> _Work instructions_: Produce the listing below again, exactly as shown.

> _Source excerpt_:
----------------------------------------
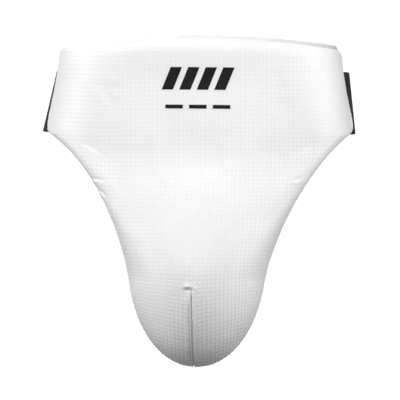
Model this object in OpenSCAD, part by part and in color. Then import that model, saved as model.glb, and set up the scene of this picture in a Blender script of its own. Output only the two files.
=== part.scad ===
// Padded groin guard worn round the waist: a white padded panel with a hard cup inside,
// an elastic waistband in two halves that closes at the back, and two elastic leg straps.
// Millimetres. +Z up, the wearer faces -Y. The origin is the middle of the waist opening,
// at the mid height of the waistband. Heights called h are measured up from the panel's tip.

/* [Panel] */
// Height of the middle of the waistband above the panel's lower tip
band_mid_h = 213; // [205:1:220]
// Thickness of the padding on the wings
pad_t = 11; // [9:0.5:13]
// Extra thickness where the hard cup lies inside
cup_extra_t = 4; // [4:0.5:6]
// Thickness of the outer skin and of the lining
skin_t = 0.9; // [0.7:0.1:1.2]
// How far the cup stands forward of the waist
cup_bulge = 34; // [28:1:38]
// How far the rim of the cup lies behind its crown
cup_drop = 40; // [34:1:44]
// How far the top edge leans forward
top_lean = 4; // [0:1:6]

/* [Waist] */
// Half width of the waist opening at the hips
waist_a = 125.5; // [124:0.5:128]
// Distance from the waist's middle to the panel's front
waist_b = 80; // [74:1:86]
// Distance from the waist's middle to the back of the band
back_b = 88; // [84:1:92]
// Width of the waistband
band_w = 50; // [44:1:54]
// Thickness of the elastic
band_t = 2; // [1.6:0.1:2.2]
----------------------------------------
> _Complete response_:
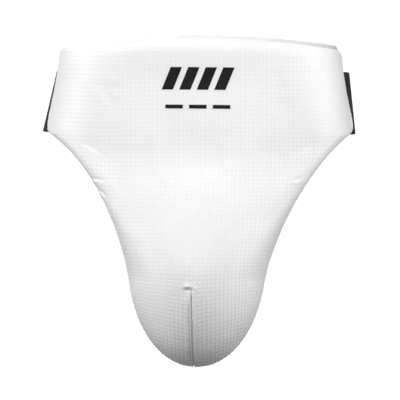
Model this object in OpenSCAD, part by part and in color. Then import that model, saved as model.glb, and set up the scene of this picture in a Blender script of its own. Output only the two files.
=== part.scad ===
// Padded groin guard worn round the waist: a white padded panel with a hard cup inside,
// an elastic waistband in two halves that closes at the back, and two elastic leg straps.
// Millimetres. +Z up, the wearer faces -Y. The origin is the middle of the waist opening,
// at the mid height of the waistband. Heights called h are measured up from the panel's tip.

/* [Panel] */
// Height of the middle of the waistband above the panel's lower tip
band_mid_h = 213; // [205:1:220]
// Thickness of the padding on the wings
pad_t = 11; // [9:0.5:13]
// Extra thickness where the hard cup lies inside
cup_extra_t = 4; // [4:0.5:6]
// Thickness of the outer skin and of the lining
skin_t = 0.9; // [0.7:0.1:1.2]
// How far the cup stands forward of the waist
cup_bulge = 34; // [28:1:38]
// How far the rim of the cup lies behind its crown
cup_drop = 40; // [34:1:44]
// How far the top edge leans forward
top_lean = 4; // [0:1:6]

/* [Waist] */
// Half width of the waist opening at the hips
waist_a = 125.5; // [124:0.5:128]
// Distance from the waist's middle to the panel's front
waist_b = 80; // [74:1:86]
// Distance from the waist's middle to the back of the band
back_b = 88; // [84:1:92]
// Width of the waistband
band_w = 50; // [44:1:54]
// Thickness of the elastic
band_t = 2; // [1.6:0.1:2.2]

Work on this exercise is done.